━━━ Dataset content ━━━
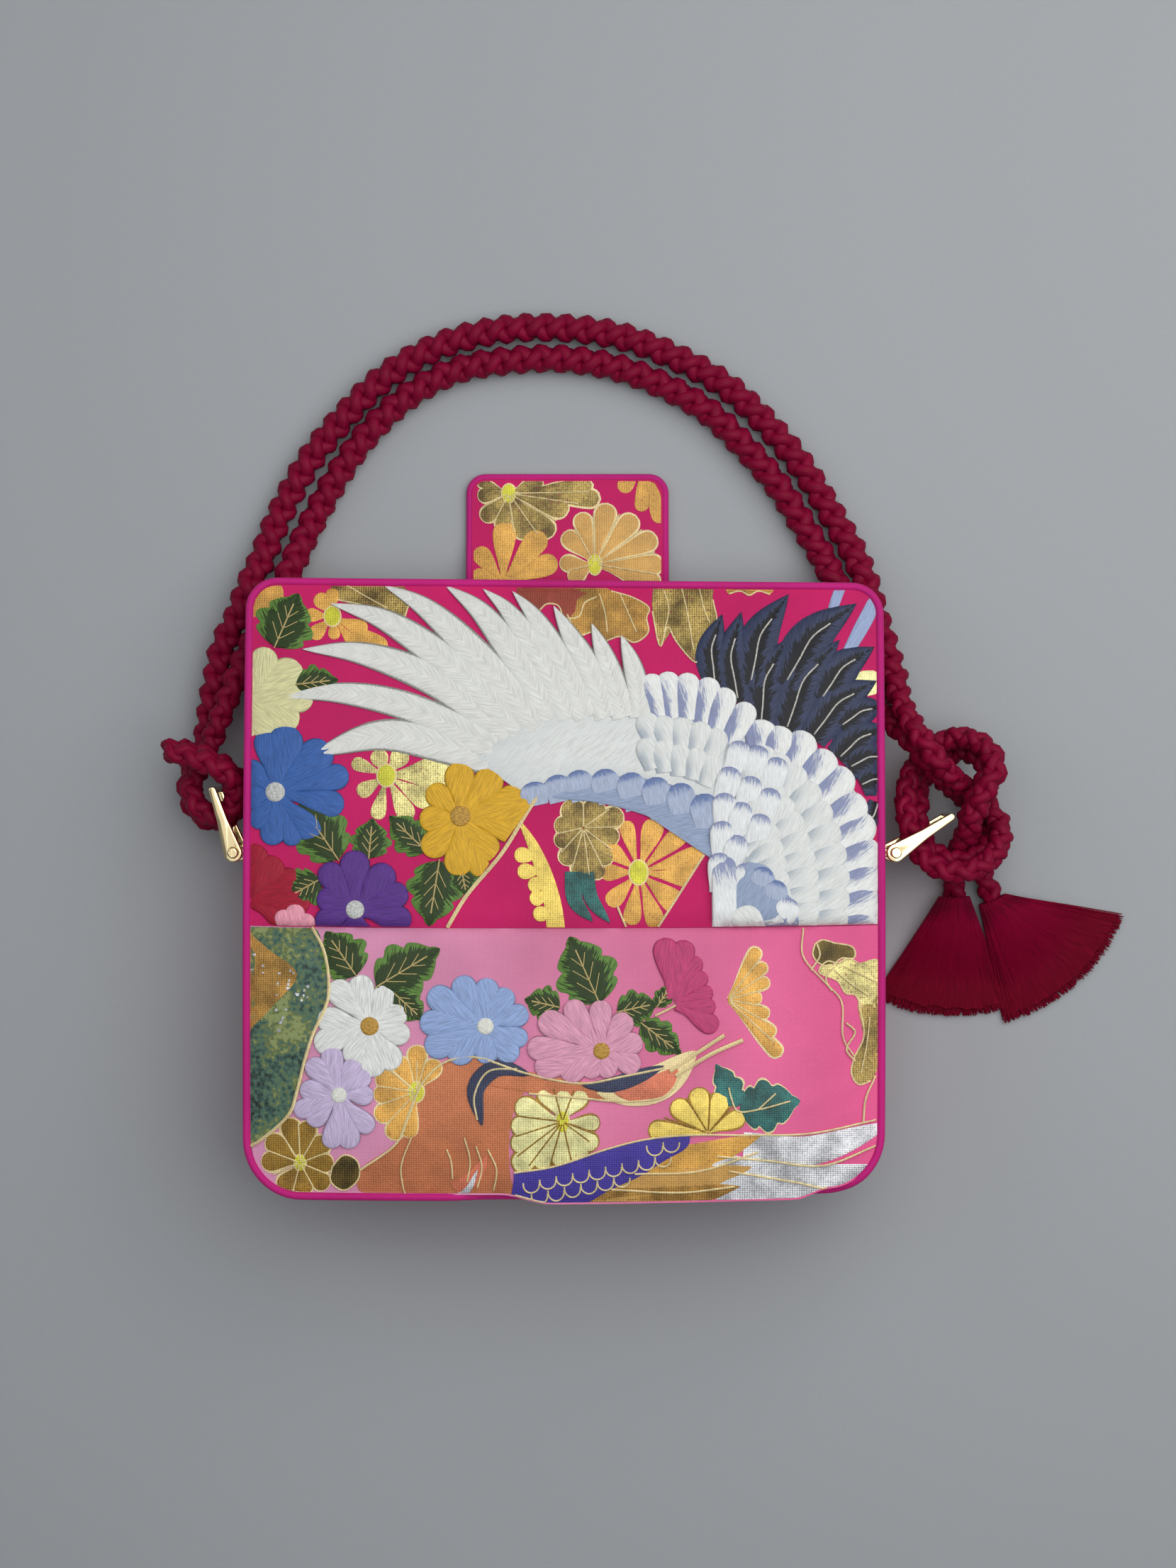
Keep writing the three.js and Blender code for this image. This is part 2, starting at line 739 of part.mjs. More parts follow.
// A loft through round-cornered sections, each with a centre, a direction across and two half sizes
function loft(sections, sides) {
  const positions = [];
  const index = [];
  sections.forEach(({ centre, across, half_across, half_up }) => {
    for (let k = 0; k < sides; k += 1) {
      const a = (2 * Math.PI * (k + 0.5)) / sides;
      const c = Math.cos(a) * half_across;
      positions.push(centre[0] + across[0] * c, centre[1] + across[1] * c, centre[2] + Math.sin(a) * half_up);
    }
  });
  for (let i = 0; i + 1 < sections.length; i += 1) {
    for (let k = 0; k < sides; k += 1) {
      const turn = (k + 1) % sides;
      const a = i * sides + k;
      const b = i * sides + turn;
      const c = (i + 1) * sides + turn;
      const d = (i + 1) * sides + k;
      index.push(a, b, c, a, c, d);
    }
  }
  const end = (sections.length - 1) * sides;
  for (let k = 1; k + 1 < sides; k += 1) {
    index.push(0, k + 1, k);
    index.push(end, end + k, end + k + 1);
  }
  return finished(positions, index);
}

// Sections of a tassel's bound head: shares of its length, and of its radius across and upright
const HEAD_SECTIONS = [
  { along: 0, wide: 0.92, tall: 0.92 },
  { along: 0.5, wide: 1, tall: 1 },
  { along: 1, wide: 1.08, tall: 1 },
  { along: 1.6, wide: 1.15, tall: 0.9 },
];

// Places of a lock's sections along it, and how it starts along the head before it fans out
const LOCK_SECTIONS = [0.1, 0.35, 0.65, 1];
const lock_start = 0.4;
const lock_straight_share = 0.5;
const lock_follows_head = 0.7;
const lock_overlap = 0.62;
const short_lock = 0.97;
const odd_lock_lift = 0.25;

// A tassel lying on the surface: a bound head and locks that fan out between two directions
function tassel(neck, toward, from_angle, to_angle, length, locks) {
  const [nx, ny] = neck;
  const head_z = tassel_neck_diameter / 2 + tassel_lift;
  const spread = THREE.MathUtils.degToRad(to_angle - from_angle) / locks;
  const head_radius = tassel_neck_diameter / 2;
  const across = [-toward[1], toward[0]];
  const head = loft(
    HEAD_SECTIONS.map(({ along, wide, tall }) => ({
      centre: [nx + toward[0] * neck_length * along, ny + toward[1] * neck_length * along, head_z],
      across,
      half_across: head_radius * wide,
      half_up: head_radius * tall,
    })),
    10,
  );
  const pieces = [head];
  for (let k = 0; k < locks; k += 1) {
    const angle = THREE.MathUtils.degToRad(mix(from_angle, to_angle, k / (locks - 1)));
    const out = [Math.cos(angle), Math.sin(angle)];
    const aside = [-out[1], out[0]];
    const odd = k % 2;
    const reach = length * (odd ? short_lock : 1);
    const sections = LOCK_SECTIONS.map((t) => {
      const r = mix(neck_length * lock_start, reach, t);
      const half_up = mix(tassel_lock_thickness, tassel_end_thickness, t) / 2;
      const bend = lock_follows_head * (1 - smooth(0, lock_straight_share, t));
      const dx = mix(out[0], toward[0], bend);
      const dy = mix(out[1], toward[1], bend);
      return {
        centre: [nx + dx * r, ny + dy * r, half_up + tassel_lift + odd * odd_lock_lift],
        across: aside,
        half_across: Math.max(tassel_least_half_width, r * spread * lock_overlap),
        half_up,
      };
    });
    pieces.push(loft(sections, 6));
  }
  return shapeOf(joined(pieces));
}

const group = new THREE.Group();

function place(name, geometry, look, parent = group) {
  const mesh = new THREE.Mesh(geometry, look);
  mesh.name = name;
  parent.add(mesh);
  return mesh;
}

const upper_cloth = material(COLOURS.magenta, 0.6, 0);
const lower_cloth = material(COLOURS.pink, 0.6, 0);
const piping_cloth = material(COLOURS.piping, 0.55, 0);
const brocade = material(COLOURS.brocade, 0.5, 0.2);
const braid = material(COLOURS.crimson, 0.7, 0);
const fringe = material(COLOURS.tassel, 0.75, 0);
const gilt = material(COLOURS.gold, 0.3, 1);

place('front_upper', upperPanel(), upper_cloth);
place('front_lower', lowerPanel(), lower_cloth);
place('front_piping', frontPiping(), piping_cloth);
place('back_panel', backPanel(), upper_cloth);
place('back_piping', backPiping(), piping_cloth);
place('gusset', gusset(), upper_cloth);
place('tab', tab(), brocade);
place('tab_piping', tabPiping(), piping_cloth);

for (const [name, side, angle] of [
  ['left', -1, left_bow_angle],
  ['right', 1, right_bow_angle],
]) {
  const { x, y } = pivot(side);
  place(`${name}_lug`, lug(side), gilt);
  const turned = place(`${name}_bow`, bow(), gilt);
  turned.position.set(x, y, 0);
  turned.rotation.z = THREE.MathUtils.degToRad(angle);
  const front = place(`${name}_screw_front`, screw(), gilt);
  front.position.set(x, y, bow_high + bow_leg_thickness + running_gap);
  const back = place(`${name}_screw_back`, screw(), gilt);
  back.position.set(x, y, bow_low - bow_leg_thickness - running_gap);
  back.rotation.x = Math.PI;
}

const total = lengths[sample_count];
const outer_from = lengthAtPoint(firstPointOf(1));
const outer_to = lengthAtPoint(firstPointOf(2));
const stub = lengthAtPoint(firstPointOf(3));
const inner_from = lengthAtPoint(firstPointOf(5));
const inner_to = lengthAtPoint(firstPointOf(6));

place(
  'right_knot',
  knot([0, outer_from - end_gap], [inner_to + end_gap, total]),
  braid,
);
place('handle_outer', cordTube(outer_from, outer_to, cord_diameter, handle_pitch), braid);
place('left_knot', knot([outer_to + end_gap, stub + 2], [stub - 2, inner_from - end_gap]), braid);
place('handle_inner', cordTube(inner_from, inner_to, cord_diameter, handle_pitch), braid);

// Where a tassel's head meets an end of the cord, and the way it points there
function neckAt(end, before) {
  const way = [end.x - before.x, end.y - before.y];
  const size = Math.hypot(...way);
  const toward = way.map((v) => v / size);
  return [[end.x + toward[0] * end_gap, end.y + toward[1] * end_gap], toward];
}

const left_end = neckAt(route_points[0], cord_line.getPointAt(2 / total));
const right_end = neckAt(route_points[route_points.length - 1], cord_line.getPointAt(1 - 2 / total));
place('tassel_left', tassel(...left_end, -125, -68, left_tassel_length, 7), fringe);
place('tassel_right', tassel(...right_end, -72, -8, right_tassel_length, 7), fringe);

export default group;
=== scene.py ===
"""Dresses a square kimono cloth handbag with a braided cord handle, lying on its back.

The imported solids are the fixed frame. Object +X is the bag's right side, +Y its top and +Z up, seen from
above. Meshes are worked out in millimetres and written in metres.
"""

import math
import random

import bmesh
import bpy
from mathutils import Matrix, Vector, noise


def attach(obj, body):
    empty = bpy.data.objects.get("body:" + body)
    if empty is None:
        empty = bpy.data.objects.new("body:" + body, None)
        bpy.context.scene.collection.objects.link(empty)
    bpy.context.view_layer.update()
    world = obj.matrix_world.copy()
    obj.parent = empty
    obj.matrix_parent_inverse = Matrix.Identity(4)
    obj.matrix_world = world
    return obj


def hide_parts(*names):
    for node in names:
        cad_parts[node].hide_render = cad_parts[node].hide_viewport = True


bl_info = {
    "name": "Kimono cloth handbag",
    "version": (1, 0, 0),
    "blender": (4, 5, 0),
    "location": "3D View > Sidebar > Handbag",
    "description": "Dresses the solids of a handbag in embroidered silk, gold brocade, braided cord and gilt",
    "category": "Object",
}

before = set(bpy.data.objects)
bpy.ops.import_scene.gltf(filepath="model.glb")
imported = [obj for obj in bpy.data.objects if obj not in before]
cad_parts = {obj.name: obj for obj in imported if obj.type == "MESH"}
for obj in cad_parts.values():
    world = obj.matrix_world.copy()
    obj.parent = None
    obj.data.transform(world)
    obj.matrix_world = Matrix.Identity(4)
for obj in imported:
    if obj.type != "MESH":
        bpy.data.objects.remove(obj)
MM = 0.001
BAG = "bag"


def linear(hex_colour):
    """Turns an sRGB hex value into linear red, green, blue and alpha."""
    channels = [int(hex_colour[i : i + 2], 16) / 255 for i in (0, 2, 4)]
    curve = [c / 12.92 if c <= 0.04045 else ((c + 0.055) / 1.055) ** 2.4 for c in channels]
    return (*curve, 1.0)


def clamp01(value):
    return min(1.0, max(0.0, value))


def mix(a, b, t):
    return a + (b - a) * t


def smooth(low, high, value):
    t = clamp01((value - low) / (high - low))
    return t * t * (3 - 2 * t)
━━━
## [Request]
Scan the lines for the string "before". Pick out every line that has it.

## [Reply to the task]
// Places of a lock's sections along it, and how it starts along the head before it fans out
function neckAt(end, before) {
  const way = [end.x - before.x, end.y - before.y];
before = set(bpy.data.objects)
imported = [obj for obj in bpy.data.objects if obj not in before]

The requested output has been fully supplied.